• _Instructions to follow_
From the listing below, extract each line containing the string "True".
^^^^^^^^
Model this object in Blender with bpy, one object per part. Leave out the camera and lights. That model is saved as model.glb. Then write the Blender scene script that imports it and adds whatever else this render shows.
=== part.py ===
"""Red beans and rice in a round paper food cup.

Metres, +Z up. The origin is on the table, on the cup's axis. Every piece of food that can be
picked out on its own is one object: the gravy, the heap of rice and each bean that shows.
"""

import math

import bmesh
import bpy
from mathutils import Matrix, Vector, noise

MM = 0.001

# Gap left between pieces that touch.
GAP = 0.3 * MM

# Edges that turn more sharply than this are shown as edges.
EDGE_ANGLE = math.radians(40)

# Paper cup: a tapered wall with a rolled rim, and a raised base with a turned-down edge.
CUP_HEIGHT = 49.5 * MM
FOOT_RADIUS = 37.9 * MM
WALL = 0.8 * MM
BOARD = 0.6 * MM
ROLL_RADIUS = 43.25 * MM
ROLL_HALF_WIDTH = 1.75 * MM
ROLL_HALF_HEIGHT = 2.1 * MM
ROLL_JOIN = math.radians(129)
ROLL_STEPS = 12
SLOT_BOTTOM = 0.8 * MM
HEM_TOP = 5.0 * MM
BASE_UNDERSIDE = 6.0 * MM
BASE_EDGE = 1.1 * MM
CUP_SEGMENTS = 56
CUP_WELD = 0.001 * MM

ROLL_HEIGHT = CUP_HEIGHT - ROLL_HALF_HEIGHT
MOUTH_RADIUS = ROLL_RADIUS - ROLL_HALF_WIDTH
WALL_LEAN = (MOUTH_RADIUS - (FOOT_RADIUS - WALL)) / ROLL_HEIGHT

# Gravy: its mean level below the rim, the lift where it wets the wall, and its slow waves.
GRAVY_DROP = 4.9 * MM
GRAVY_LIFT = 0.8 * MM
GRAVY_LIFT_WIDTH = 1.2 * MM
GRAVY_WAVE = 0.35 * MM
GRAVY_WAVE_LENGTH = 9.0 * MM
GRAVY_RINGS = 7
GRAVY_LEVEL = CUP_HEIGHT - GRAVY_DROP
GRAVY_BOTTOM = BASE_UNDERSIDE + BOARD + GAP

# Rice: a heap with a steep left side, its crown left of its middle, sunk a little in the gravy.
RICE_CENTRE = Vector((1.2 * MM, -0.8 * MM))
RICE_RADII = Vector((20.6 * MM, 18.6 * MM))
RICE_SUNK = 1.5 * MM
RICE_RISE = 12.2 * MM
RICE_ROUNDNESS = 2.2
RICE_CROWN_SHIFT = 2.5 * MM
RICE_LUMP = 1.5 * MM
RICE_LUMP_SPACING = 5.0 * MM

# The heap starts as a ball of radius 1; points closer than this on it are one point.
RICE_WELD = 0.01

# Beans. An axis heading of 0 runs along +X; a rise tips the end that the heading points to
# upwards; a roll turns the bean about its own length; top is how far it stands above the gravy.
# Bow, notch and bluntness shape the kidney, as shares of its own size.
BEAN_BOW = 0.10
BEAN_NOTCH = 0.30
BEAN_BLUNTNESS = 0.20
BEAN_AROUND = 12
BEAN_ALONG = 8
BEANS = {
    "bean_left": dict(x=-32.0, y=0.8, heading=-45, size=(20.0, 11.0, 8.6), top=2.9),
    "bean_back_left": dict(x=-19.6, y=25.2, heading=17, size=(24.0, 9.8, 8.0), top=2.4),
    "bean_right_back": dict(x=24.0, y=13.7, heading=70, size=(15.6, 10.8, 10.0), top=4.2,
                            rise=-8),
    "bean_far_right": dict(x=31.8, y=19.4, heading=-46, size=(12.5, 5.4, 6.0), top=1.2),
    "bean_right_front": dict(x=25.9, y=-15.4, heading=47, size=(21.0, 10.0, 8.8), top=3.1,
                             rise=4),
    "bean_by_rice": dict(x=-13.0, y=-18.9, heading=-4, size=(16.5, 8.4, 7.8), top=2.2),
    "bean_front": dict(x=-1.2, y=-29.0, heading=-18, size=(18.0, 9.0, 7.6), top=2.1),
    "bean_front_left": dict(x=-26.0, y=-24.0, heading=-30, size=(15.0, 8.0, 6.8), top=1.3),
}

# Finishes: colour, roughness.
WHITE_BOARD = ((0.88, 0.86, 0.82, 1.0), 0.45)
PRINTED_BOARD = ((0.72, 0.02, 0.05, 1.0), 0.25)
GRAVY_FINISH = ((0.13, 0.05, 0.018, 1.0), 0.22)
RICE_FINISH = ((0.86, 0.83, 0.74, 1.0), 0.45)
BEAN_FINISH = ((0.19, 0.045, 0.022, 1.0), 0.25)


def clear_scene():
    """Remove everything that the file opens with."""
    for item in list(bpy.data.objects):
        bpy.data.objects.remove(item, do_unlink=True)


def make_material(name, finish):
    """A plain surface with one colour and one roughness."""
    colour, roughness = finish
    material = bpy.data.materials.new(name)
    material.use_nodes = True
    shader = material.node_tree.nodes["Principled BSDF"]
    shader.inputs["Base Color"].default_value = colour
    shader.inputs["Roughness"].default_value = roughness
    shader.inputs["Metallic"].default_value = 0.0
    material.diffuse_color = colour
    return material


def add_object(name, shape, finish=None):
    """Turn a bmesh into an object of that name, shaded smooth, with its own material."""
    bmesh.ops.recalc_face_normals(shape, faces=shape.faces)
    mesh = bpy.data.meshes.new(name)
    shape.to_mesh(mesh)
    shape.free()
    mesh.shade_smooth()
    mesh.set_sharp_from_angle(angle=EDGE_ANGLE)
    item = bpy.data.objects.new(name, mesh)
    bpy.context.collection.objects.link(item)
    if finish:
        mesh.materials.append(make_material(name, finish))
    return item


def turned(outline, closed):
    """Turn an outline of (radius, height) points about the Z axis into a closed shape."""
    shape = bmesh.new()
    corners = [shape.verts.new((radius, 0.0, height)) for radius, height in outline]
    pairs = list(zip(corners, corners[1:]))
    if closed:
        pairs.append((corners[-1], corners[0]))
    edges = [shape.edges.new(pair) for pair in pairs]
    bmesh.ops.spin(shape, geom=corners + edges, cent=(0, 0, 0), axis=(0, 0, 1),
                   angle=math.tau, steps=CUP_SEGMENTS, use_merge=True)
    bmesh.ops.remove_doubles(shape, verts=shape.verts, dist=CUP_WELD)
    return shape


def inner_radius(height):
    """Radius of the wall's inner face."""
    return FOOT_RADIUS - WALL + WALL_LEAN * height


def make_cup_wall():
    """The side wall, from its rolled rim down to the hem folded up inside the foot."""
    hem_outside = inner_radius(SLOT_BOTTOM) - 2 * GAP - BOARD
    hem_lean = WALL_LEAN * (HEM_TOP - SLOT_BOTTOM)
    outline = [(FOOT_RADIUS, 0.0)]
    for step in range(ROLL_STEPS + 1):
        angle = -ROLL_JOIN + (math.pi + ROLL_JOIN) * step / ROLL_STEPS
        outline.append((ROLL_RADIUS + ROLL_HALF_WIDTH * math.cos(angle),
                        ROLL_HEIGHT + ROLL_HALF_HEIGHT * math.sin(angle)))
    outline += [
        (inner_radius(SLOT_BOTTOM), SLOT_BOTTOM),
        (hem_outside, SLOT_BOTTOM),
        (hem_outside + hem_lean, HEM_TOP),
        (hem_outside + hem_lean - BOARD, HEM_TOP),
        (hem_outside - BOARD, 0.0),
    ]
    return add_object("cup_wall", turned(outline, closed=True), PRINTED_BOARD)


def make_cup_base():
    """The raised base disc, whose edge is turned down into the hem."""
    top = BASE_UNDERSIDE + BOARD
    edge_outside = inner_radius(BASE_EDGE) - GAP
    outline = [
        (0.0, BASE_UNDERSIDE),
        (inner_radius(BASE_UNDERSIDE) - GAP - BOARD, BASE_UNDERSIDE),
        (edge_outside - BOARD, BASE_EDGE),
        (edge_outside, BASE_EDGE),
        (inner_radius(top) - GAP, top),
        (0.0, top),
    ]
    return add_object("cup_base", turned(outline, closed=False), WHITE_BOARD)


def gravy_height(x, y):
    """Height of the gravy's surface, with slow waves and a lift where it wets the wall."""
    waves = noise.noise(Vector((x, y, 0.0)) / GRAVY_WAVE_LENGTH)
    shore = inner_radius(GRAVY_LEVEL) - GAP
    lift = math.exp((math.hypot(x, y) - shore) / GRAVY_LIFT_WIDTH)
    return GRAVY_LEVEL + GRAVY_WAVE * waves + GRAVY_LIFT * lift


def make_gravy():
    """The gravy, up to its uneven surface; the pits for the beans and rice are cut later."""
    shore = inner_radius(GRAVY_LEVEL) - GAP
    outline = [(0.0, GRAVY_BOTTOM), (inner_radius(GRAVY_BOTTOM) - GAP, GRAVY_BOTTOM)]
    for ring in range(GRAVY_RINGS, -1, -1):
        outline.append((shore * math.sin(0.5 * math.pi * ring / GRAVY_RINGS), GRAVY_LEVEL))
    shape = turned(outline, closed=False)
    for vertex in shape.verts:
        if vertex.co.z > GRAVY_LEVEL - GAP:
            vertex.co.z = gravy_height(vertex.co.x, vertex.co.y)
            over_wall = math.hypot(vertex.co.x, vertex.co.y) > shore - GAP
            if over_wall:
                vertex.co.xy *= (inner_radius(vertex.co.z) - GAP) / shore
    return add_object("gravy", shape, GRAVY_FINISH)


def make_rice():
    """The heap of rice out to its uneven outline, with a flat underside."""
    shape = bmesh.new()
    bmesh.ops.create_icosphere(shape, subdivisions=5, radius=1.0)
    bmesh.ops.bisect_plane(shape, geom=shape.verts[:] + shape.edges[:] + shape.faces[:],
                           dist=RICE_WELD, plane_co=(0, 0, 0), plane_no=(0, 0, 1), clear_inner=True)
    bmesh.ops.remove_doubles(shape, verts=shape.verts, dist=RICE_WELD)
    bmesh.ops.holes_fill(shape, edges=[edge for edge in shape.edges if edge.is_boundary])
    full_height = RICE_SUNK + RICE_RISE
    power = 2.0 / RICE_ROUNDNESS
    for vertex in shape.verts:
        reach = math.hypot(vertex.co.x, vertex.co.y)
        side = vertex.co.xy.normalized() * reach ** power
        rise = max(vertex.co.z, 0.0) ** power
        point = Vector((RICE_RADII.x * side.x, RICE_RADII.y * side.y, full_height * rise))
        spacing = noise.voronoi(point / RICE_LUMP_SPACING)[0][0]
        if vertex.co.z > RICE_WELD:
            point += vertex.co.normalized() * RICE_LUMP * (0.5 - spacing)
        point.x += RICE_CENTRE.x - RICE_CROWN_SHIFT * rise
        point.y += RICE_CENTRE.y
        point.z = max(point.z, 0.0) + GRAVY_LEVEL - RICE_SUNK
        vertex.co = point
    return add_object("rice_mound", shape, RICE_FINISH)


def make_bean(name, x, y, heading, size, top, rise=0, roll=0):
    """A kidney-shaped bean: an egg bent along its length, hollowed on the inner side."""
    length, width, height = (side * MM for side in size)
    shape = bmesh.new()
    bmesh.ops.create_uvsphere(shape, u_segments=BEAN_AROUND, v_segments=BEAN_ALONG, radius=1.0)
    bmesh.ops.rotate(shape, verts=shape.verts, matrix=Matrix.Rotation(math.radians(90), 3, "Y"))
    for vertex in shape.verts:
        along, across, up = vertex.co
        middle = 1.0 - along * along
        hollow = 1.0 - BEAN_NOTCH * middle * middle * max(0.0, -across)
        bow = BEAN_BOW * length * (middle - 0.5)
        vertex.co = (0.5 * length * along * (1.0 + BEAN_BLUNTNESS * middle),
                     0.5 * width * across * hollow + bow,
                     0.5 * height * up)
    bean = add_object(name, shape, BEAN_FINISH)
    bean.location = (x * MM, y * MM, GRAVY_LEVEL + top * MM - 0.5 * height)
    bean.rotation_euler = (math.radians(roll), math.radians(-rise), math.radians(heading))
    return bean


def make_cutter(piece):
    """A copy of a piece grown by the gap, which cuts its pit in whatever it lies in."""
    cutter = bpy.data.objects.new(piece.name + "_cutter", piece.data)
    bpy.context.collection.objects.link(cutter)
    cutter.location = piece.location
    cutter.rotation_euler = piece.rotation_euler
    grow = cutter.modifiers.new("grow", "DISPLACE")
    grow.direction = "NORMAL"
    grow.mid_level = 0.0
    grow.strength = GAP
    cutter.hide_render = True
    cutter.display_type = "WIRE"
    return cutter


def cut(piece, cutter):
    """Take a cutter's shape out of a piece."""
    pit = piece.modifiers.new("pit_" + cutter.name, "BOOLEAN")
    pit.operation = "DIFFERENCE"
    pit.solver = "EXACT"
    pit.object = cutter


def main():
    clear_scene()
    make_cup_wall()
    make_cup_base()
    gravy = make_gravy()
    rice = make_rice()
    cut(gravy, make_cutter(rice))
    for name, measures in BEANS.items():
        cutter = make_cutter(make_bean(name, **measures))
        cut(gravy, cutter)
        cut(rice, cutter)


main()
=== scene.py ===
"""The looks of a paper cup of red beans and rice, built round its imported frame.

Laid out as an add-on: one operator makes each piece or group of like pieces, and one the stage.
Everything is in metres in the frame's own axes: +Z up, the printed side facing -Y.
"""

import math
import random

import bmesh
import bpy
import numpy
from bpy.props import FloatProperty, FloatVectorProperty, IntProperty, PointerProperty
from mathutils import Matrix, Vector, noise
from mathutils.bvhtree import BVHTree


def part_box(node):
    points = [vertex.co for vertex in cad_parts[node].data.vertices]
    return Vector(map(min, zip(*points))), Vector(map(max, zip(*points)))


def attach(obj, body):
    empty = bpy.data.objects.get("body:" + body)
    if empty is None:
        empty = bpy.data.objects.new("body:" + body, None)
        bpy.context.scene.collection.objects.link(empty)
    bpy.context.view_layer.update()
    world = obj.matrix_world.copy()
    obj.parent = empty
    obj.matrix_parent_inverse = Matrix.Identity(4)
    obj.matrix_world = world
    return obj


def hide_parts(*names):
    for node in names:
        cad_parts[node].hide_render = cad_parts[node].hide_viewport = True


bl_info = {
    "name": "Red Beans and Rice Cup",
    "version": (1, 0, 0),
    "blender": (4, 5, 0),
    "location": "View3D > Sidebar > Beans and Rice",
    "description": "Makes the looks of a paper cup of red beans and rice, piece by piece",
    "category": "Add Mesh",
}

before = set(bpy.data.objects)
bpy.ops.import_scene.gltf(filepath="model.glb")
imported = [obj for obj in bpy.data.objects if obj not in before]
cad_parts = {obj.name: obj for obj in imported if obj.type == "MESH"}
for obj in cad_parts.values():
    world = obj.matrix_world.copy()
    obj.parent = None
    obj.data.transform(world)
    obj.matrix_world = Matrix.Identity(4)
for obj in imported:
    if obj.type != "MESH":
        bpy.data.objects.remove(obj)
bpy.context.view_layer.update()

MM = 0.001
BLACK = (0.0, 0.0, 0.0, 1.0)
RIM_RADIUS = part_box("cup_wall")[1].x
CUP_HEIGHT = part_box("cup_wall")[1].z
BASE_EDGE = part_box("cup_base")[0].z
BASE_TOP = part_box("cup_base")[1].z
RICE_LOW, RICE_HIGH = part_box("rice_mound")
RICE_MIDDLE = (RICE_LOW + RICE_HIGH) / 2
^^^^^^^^
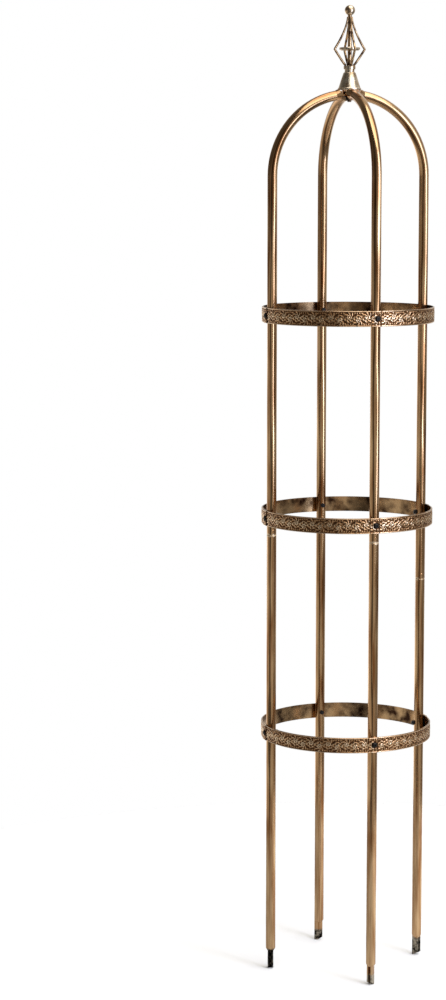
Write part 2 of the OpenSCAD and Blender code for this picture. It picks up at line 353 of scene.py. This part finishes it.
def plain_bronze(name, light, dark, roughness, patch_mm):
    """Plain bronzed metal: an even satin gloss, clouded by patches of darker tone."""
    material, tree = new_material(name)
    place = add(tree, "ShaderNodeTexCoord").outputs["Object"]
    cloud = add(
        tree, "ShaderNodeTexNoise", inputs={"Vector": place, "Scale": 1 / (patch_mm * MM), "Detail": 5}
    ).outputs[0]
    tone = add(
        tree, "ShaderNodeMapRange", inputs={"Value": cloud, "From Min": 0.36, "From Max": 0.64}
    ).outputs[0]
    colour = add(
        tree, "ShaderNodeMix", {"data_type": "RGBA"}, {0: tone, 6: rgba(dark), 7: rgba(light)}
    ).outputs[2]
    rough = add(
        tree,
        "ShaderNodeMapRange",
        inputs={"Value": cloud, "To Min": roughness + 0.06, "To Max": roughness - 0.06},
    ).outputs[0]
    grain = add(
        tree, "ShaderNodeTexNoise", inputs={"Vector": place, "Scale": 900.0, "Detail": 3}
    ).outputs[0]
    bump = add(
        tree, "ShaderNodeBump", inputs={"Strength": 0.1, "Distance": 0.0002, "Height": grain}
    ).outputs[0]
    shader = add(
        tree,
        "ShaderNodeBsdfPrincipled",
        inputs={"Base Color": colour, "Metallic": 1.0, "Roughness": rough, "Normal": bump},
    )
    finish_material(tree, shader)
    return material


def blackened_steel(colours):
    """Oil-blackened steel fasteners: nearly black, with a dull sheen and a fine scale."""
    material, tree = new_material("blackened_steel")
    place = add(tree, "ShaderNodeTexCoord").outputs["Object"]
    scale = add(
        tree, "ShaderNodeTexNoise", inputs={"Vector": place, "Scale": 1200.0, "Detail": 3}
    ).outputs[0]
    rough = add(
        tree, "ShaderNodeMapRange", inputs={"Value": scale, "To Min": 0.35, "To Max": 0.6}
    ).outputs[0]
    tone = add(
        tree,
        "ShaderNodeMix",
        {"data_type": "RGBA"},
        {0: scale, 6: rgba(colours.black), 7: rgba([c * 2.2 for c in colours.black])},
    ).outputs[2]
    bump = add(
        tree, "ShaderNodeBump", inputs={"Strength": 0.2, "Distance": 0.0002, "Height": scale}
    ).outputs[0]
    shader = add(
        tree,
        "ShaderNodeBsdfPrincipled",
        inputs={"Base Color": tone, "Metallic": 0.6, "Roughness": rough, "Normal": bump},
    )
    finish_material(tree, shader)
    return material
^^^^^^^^
• _The output_
        bpy.data.objects.remove(item, do_unlink=True)
    material.use_nodes = True
                   angle=math.tau, steps=CUP_SEGMENTS, use_merge=True)
    return add_object("cup_wall", turned(outline, closed=True), PRINTED_BOARD)
                           dist=RICE_WELD, plane_co=(0, 0, 0), plane_no=(0, 0, 1), clear_inner=True)
    cutter.hide_render = True
        cad_parts[node].hide_render = cad_parts[node].hide_viewport = True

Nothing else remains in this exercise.